Highlights & Insights¶
- Zero-overhead saliency is a key innovation: Exploiting existing attention weights and KV cache enables efficient saliency maps that can be embedded directly into GRPO loops without increasing computational burden.
- "Right for the right reasons" philosophy: Traditional RL only rewards the final answer. Saliency-R1 requires the model to "look at the right place," fundamentally addressing the issue of unfaithful reasoning. This can be extended to any interpretable reasoning scenario.
- CoT Bottleneck concept: Modeling CoT tokens as the information bottleneck between vision and the answer provides both a visualization tool and a quantitative metric for CoT faithfulness.
- Data Efficiency: Significant improvements were achieved using only 8,080 BBox-labeled VQA samples, showing that saliency rewards provide a high-quality training signal.
Limitations & Future Work¶
- Only considers direct contributions (1st-order decomposition), ignoring multi-layer indirect effects (e.g., non-linear FFN transformations), making the maps slightly imprecise.
- Requires BBox-annotated training data, which limits scalability due to annotation costs.
- The current attention backtracking is heuristic (matrix multiplication approximation) and lacks rigorous theoretical guarantees.
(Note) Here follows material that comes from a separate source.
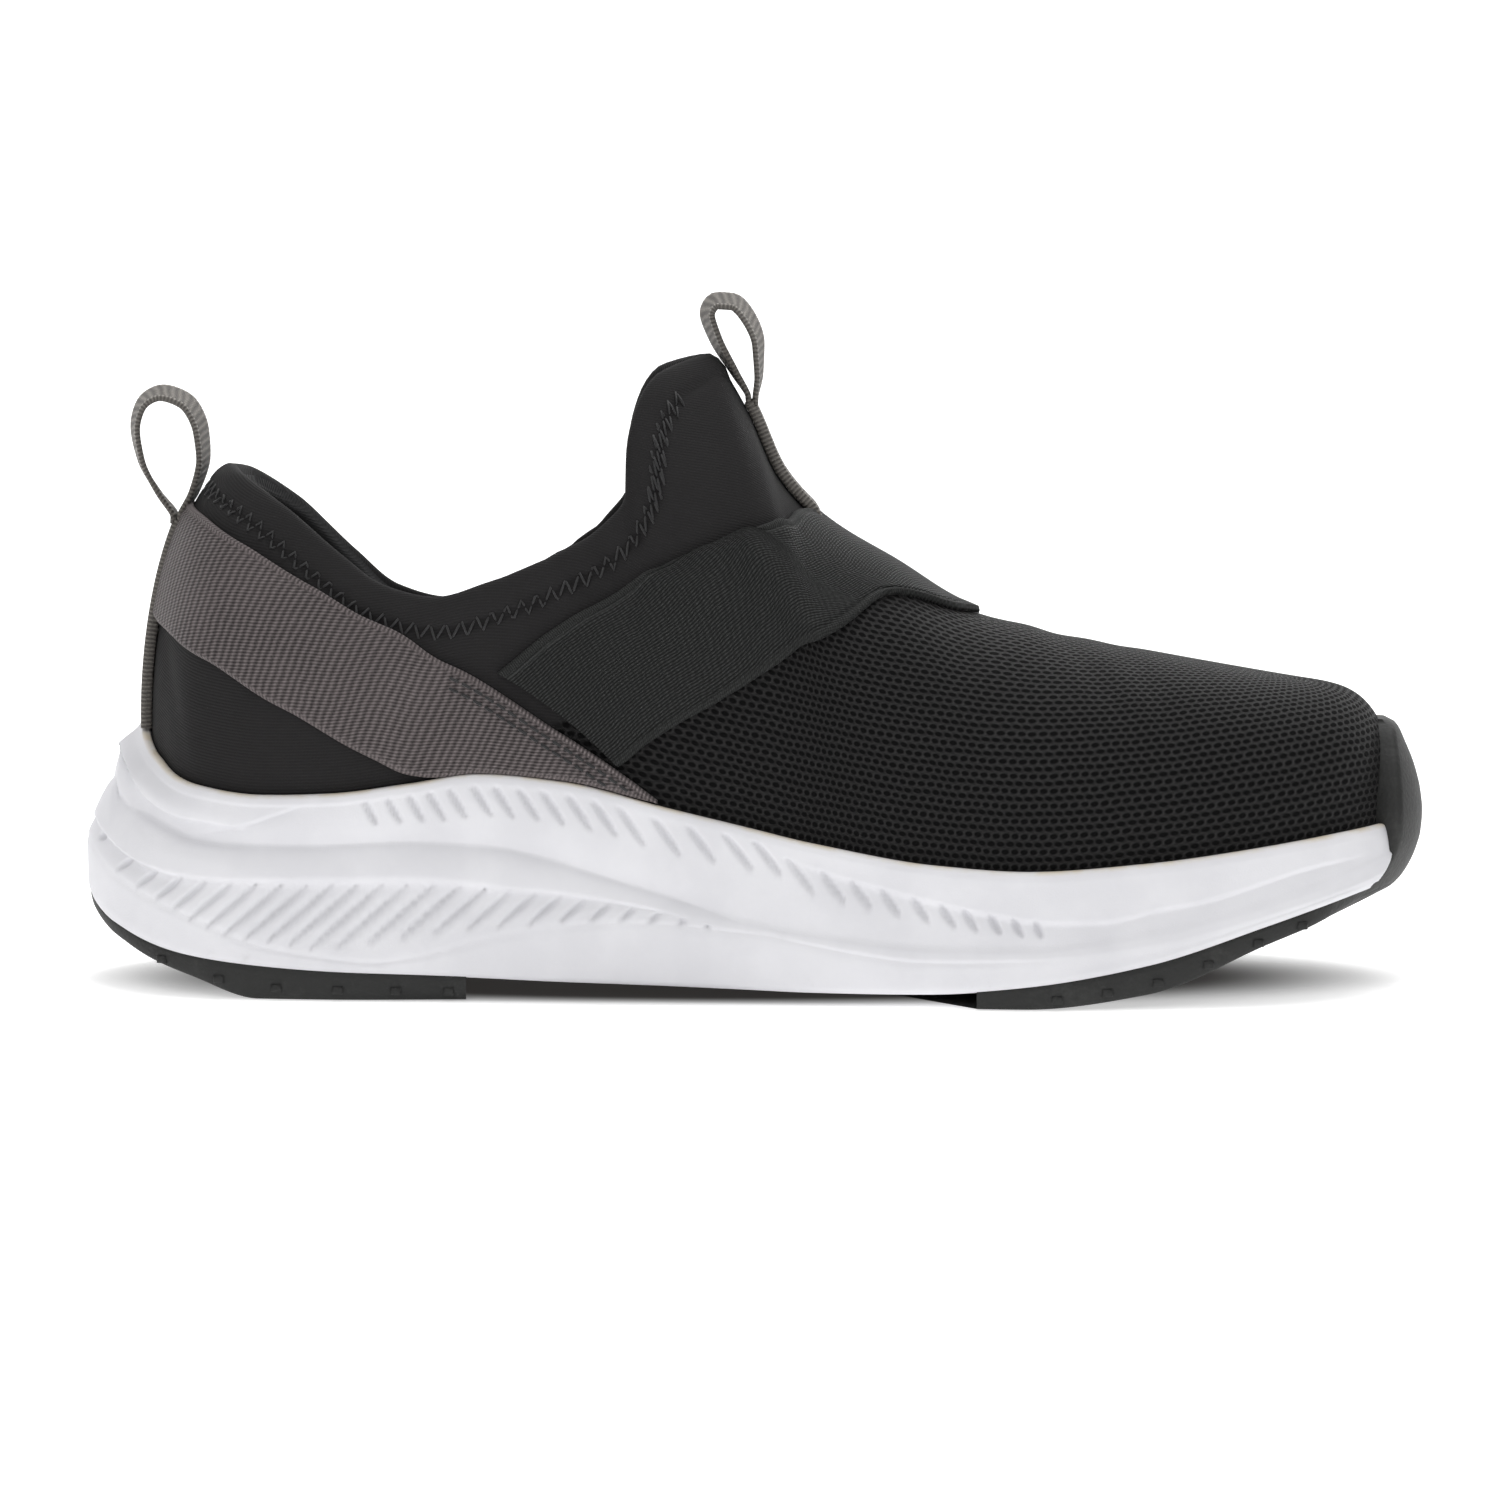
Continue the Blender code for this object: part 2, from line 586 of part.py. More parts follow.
def midsole_rings(stations, grow=0.0):
    """Rings of the foam from under the foot, up its carved side and down into the cup."""
    deep = tuck(stations)
    value = {name: side_value(name, stations) for name in SIDE_COLUMNS}
    carve = value["relief"]
    recess = toe_recess(stations)

    def ring(share, extra, height):
        inset = np.minimum(deep * share + extra + recess, deep - LIP) - grow
        return inset_ring(stations, inset, height)

    spread = [
        ring(0.0, 7.0, value["bottom"] - grow),
        ring(0.0, 1.4, value["bottom"] - grow),
        ring(0.0, 0.5, value["bottom"] + 1.2),
        ring(0.02, 0.0, value["rib_foot"] - 0.3),
        ring(0.03, RIB_DEPTH * carve, value["rib_foot"] + 0.6),
        ring(0.10, RIB_DEPTH * carve, value["rib_top"] - 0.6),
        ring(0.13, 0.0, value["rib_top"] + 0.5),
        ring(0.34, CREASE_DEPTH * carve * 0.9, value["wing"]),
        ring(0.36, 0.0, value["wing"] + 1.0),
        ring(0.42, 0.0, value["middle"]),
        inset_ring(stations, deep - LIP - grow, value["top"] - 1.2),
        inset_ring(stations, deep - LIP * 0.6 - grow, value["top"] + grow),
        inset_ring(stations, deep - GAP - grow, value["top"] + grow),
    ]
    spread[0] = inset_ring(stations, 7.0 + recess, value["bottom"] - grow)
    return spread


def make_midsole():
    stations = ring_stations()
    rings = midsole_rings(stations)
    deep = tuck(stations)
    bed = side_value("bed", stations)
    rings.append(inset_ring(stations, deep - GAP, bed))
    rings.append(inset_ring(stations, deep + BED_EDGE, bed))
    midsole = loft("midsole", rings, COLLECTION)
    finish(midsole, (0.78, 0.78, 0.80), 0.45)
    return midsole


def make_insole():
    stations = ring_stations()
    inset = tuck(stations) + WALL + INSOLE_CLEARANCE
    bed = side_value("bed", stations)
    rings = [
        inset_ring(stations, tuck(stations) + BED_EDGE, bed + OVERLAY_GAP),
        inset_ring(stations, inset + 1.0, bed + OVERLAY_GAP),
        inset_ring(stations, inset + 0.5, bed + OVERLAY_GAP + INSOLE_THICKNESS * 0.6),
        inset_ring(stations, inset + 1.5, bed + OVERLAY_GAP + INSOLE_THICKNESS),
    ]
    insole = loft("insole", rings, COLLECTION)
    finish(insole, (0.03, 0.03, 0.032), 0.9)
    return insole


def outsole_slab(name):
    """The rubber under the whole foot, before it is cut to its pads and to the foam."""
    stations = ring_stations()
    ground = side_value("ground", stations)
    top = side_value("bottom", stations) + RUBBER_OVERLAP
    recess = toe_recess(stations) * 0.3
    middle = ground * 0.6 + top * 0.4
    rings = [
        inset_ring(stations, 7.0 + recess, ground),
        inset_ring(stations, 2.2 + recess, ground),
        inset_ring(stations, 1.0 + recess, middle),
        inset_ring(stations, 0.9 + recess, top),
        inset_ring(stations, 7.0 + recess, top),
    ]
    return loft(name, rings, COLLECTION)


def plan_prism(name, table):
    """A tall prism from a plan outline whose medial half is given and mirrored."""
    medial = [((along - 0.5) * LENGTH, -out * BALL_WIDTH) for along, out in table]
    plan = medial + [(x, -y) for x, y in medial[::-1] if y]
    return prism(name, plan, -COLLAR_HEIGHT, COLLAR_HEIGHT, "Z", "cutters")


def cut_grooves(pad, name, places):
    """Flex grooves across the foot, worked out from the first and last place and the count."""
    first, last, count = places
    half_width = BALL_WIDTH
    for k in range(count):
        x = (first + (last - first) * k / (count - 1) - 0.5) * LENGTH
        lift = float(smooth_read([r[0] for r in SIDE], [r[7] for r in SIDE], x / LENGTH + 0.5))
        outline = [
            (x - GROOVE_WIDTH / 2, lift - 4.0 * GROOVE_DEPTH),
            (x + GROOVE_WIDTH / 2, lift - 4.0 * GROOVE_DEPTH),
            (x + GROOVE_WIDTH / 2, lift + GROOVE_DEPTH),
            (x - GROOVE_WIDTH / 2, lift + GROOVE_DEPTH),
        ]
        groove = prism(f"{name}_groove_{k}", outline, -half_width, half_width, "Y", "cutters")
        cut(pad, groove, "DIFFERENCE")


def foam_room():
    """The foam grown by the gap, to be cut from the rubber that meets it."""
    room = loft("foam_room", midsole_rings(ring_stations(), RUBBER_GAP), "cutters")
    room.hide_render = True
    return room


def make_heel_pad():
    pad = outsole_slab("outsole_heel")
    cut(pad, plan_prism("heel_plan", HEEL_PAD), "INTERSECT")
    keep_largest(pad)
    cut_grooves(pad, "heel", HEEL_GROOVES)
    cut(pad, foam_room(), "DIFFERENCE")
    keep_largest(pad)
    finish(pad, (0.035, 0.036, 0.035), 0.6)


def bumper_form():
    """Outer form of the toe bumper, level by level from under the toe to its upper edge."""
    stations = ring_stations()
    levels = (
        # height, inset from the widest outline
        (14.0, 9.0), (19.0, 6.0), (21.5, 4.4), (24.0, 2.8), (27.0, 1.4), (31.0, 0.3),
        (35.0, 0.0), (39.0, 0.4), (44.0, 1.6), (49.0, 3.6), (52.0, 5.0), (54.0, 6.4),
    )
    return loft("toe_bumper", [inset_ring(stations, d, h) for h, d in levels], COLLECTION)


def make_forefoot():
    pad = outsole_slab("outsole_forefoot")
    cut(pad, plan_prism("forefoot_plan", FOREFOOT_PAD), "INTERSECT")
    keep_largest(pad)
    cut_grooves(pad, "forefoot", FOREFOOT_GROOVES)
    bumper = bumper_form()
    wedge = prism("bumper_side", side_outline(BUMPER_OUTLINE), -BALL_WIDTH, BALL_WIDTH, "Y", "cutters")
    cut(bumper, wedge, "INTERSECT")
    cut(pad, bumper, "UNION")
    bpy.data.objects.remove(bumper, do_unlink=True)
    cut(pad, foam_room(), "DIFFERENCE")
    room = loft("upper_room", list(rib_grid(ring_stations(), OVERLAY_GAP)), "cutters")
    room.hide_render = True
    cut(pad, room, "DIFFERENCE")
    keep_largest(pad)
    finish(pad, (0.035, 0.036, 0.035), 0.55)


def ribbon(name, path, thickness, collection):
    """Webbing on edge: a path in the XZ plane with a thickness, TAPE_WIDTH wide along Y."""
    path = np.asarray(path, float)
    lean = np.gradient(path, axis=0)
    lean /= np.linalg.norm(lean, axis=1)[:, None]
    side = np.stack([-lean[:, 1], lean[:, 0]], axis=1) * thickness / 2
    vertices = []
    for point, step in zip(path, side):
        for sign, across in ((1, -1), (1, 1), (-1, 1), (-1, -1)):
            x, z = point + step * sign
            vertices.append((x, across * TAPE_WIDTH / 2, z))
    count = len(path)
    faces = [(0, 1, 2, 3), tuple(range(4 * count - 4, 4 * count))]
    for k in range(count - 1):
        here, ahead = 4 * k, 4 * (k + 1)
        faces += [(here + c, here + (c + 1) % 4, ahead + (c + 1) % 4, ahead + c) for c in range(4)]
    thing = new_object(name, vertices, faces, collection)
    tidy_mesh(thing)
    return thing


def smooth_path(points, steps):
    """An open curve through the points."""
    points = np.asarray(points, float)
    places = np.arange(len(points))
    at = np.linspace(0, len(points) - 1, steps * (len(points) - 1) + 1)
    return np.column_stack([smooth_read(places, points[:, c], at) for c in (0, 1)])


def loop_path(foot, shape, rise, lean):
    """The loop's middle line: two legs that start side by side in the doubled tape."""
    half = (TAPE_THICKNESS + LOOP_LEG_GAP) / 2
    sunk, clear = -TAPE_THICKNESS / 2, TAPE_THICKNESS * 0.8
    points = [(foot[0] + lean - half, foot[1] + sunk), (foot[0] + lean - half, foot[1] + clear)]
    points += [(foot[0] + x * rise, foot[1] + z * rise) for x, z in shape]
    points += [(foot[0] + lean + half, foot[1] + clear), (foot[0] + lean + half, foot[1] + sunk)]
    return smooth_path(points, 3)


def join_loop(name, loop, tail):
    """One piece of webbing: a loop whose two ends lie doubled on the upper."""
    ring = ribbon(name, loop, TAPE_THICKNESS, COLLECTION)
    end = ribbon(name + "_tail", tail, 2 * TAPE_THICKNESS, "cutters")
    end.hide_render = True
    cut(ring, end, "UNION")
    keep_largest(ring)
    finish(ring, (0.16, 0.15, 0.14), 0.8)


def make_heel_loop():
    stations = ring_stations()
    grid = rib_grid(stations)
    back = grid[:, 0]
    out = grid_normals(grid, stations)[:, 0]
    lie = back + out * (OVERLAY_GAP + TAPE_THICKNESS)
    heights = np.linspace(float(side_value("top", stations)[0]) + 2 * GAP, HEEL_TAPE_TOP, 9)
    order = np.argsort(lie[:, 2])
    tail = [(float(np.interp(z, lie[order, 2], lie[order, 0])), z) for z in heights]
    join_loop("heel_loop", loop_path(tail[-1], HEEL_LOOP, HEEL_LOOP_RISE, HEEL_LOOP_LEAN), tail)


def make_tongue_loop():
    stations = ring_stations()
    grid = rib_grid(stations)
    ridge = grid[-1]
    out = grid_normals(grid, stations)[-1]
    lie = ridge + out * (OVERLAY_GAP + TAPE_THICKNESS)
    half = len(stations) // 2
    front = lie[:half + 1]
    band_edge = (BAND_OUTLINE[1][0] - 0.5) * LENGTH
    first = (TONGUE_TAPE_TOP - 0.5) * LENGTH
    along = np.linspace(band_edge - 2 * GAP, first, 7)
    closed = ring_stations()[:half + 1] > TONGUE_STATION
    tail = [(x, float(np.interp(x, front[closed, 0], front[closed, 2]))) for x in along]
    path = loop_path(tail[-1], TONGUE_LOOP, TONGUE_LOOP_RISE, TONGUE_LOOP_LEAN)
    join_loop("tongue_loop", path, tail)


def main():
    clear_scene()
    for name in (COLLECTION, "cutters"):
        old = bpy.data.collections.get(name)
        if old:
            bpy.data.collections.remove(old)
        bpy.context.scene.collection.children.link(bpy.data.collections.new(name))
    make_midsole()
    make_insole()
    make_upper()
    make_band()
    make_straps()
    make_heel_loop()
    make_tongue_loop()
    make_heel_pad()
    make_forefoot()


main()
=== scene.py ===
"""Looks of the slip-on sneaker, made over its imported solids.

Sizes are in millimetres in the part's own frame: toe at +X, inner side at -Y, up +Z. They
become metres when a mesh is made.
"""
from __future__ import annotations

import logging
import math
from dataclasses import dataclass
from enum import Enum

import bpy
import numpy as np
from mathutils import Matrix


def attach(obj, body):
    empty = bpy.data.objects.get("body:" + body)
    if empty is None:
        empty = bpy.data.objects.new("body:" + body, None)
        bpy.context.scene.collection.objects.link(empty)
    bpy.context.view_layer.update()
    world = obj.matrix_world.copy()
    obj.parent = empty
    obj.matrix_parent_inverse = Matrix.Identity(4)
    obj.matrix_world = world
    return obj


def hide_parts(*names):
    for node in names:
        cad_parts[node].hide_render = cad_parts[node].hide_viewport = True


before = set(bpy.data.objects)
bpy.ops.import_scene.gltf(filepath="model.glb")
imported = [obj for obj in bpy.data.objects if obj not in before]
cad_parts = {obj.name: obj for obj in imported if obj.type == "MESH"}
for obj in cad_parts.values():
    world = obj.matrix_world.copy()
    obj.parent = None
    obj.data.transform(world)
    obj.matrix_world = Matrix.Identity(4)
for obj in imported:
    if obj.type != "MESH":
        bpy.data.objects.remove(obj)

MM = 0.001
LOG = logging.getLogger("slip_on_sneaker")
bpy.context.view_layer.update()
Pair = tuple[float, float]
Color = tuple[float, float, float]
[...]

- Only validated on Qwen2.5-VL; applicability to other architectures (e.g., LLaVA, InternVL) remains unconfirmed.
- Future work could introduce finer region annotations (segmentation masks) or more detailed hyperparameter searches for \(\mathcal{R}_{\text{saliency}}\).
Related Work & Insights¶
- vs DeepSeek-R1 / Claude: These models train CoT but do not monitor visual focus, potentially leading to "right answer, wrong reason" scenarios. Saliency-R1 addresses this via alignment rewards.
- vs Grad-CAM / ATTN-LRP: Traditional methods require extra computation (gradients/perturbations). Saliency-R1's logit decomposition is comparable or superior in faithfulness while being zero-cost.
- vs ADAPTVIS: While ADAPTVIS adjusts attention during inference, Saliency-R1 shapes attention patterns during training via rewards; the two could be complementary.
- This work represents the first attempt to align visual attention with human annotations during the post-training phase of VLMs, opening a new direction for interpretable RL training.
Rating¶
- Novelty: ⭐⭐⭐⭐⭐ Zero-overhead saliency + CoT bottleneck backtracking + Saliency-aligned GRPO reward.
- Experimental Thoroughness: ⭐⭐⭐⭐ Strong faithfulness evaluations, though downstream task tables are slightly truncated.
- Writing Quality: ⭐⭐⭐⭐⭐ Intuitive motivation and clear flowcharts with rigorous derivation.
- Value: ⭐⭐⭐⭐⭐ Significant for trustworthy VLM reasoning; practical, reproducible, and introduces a new direction for RL training.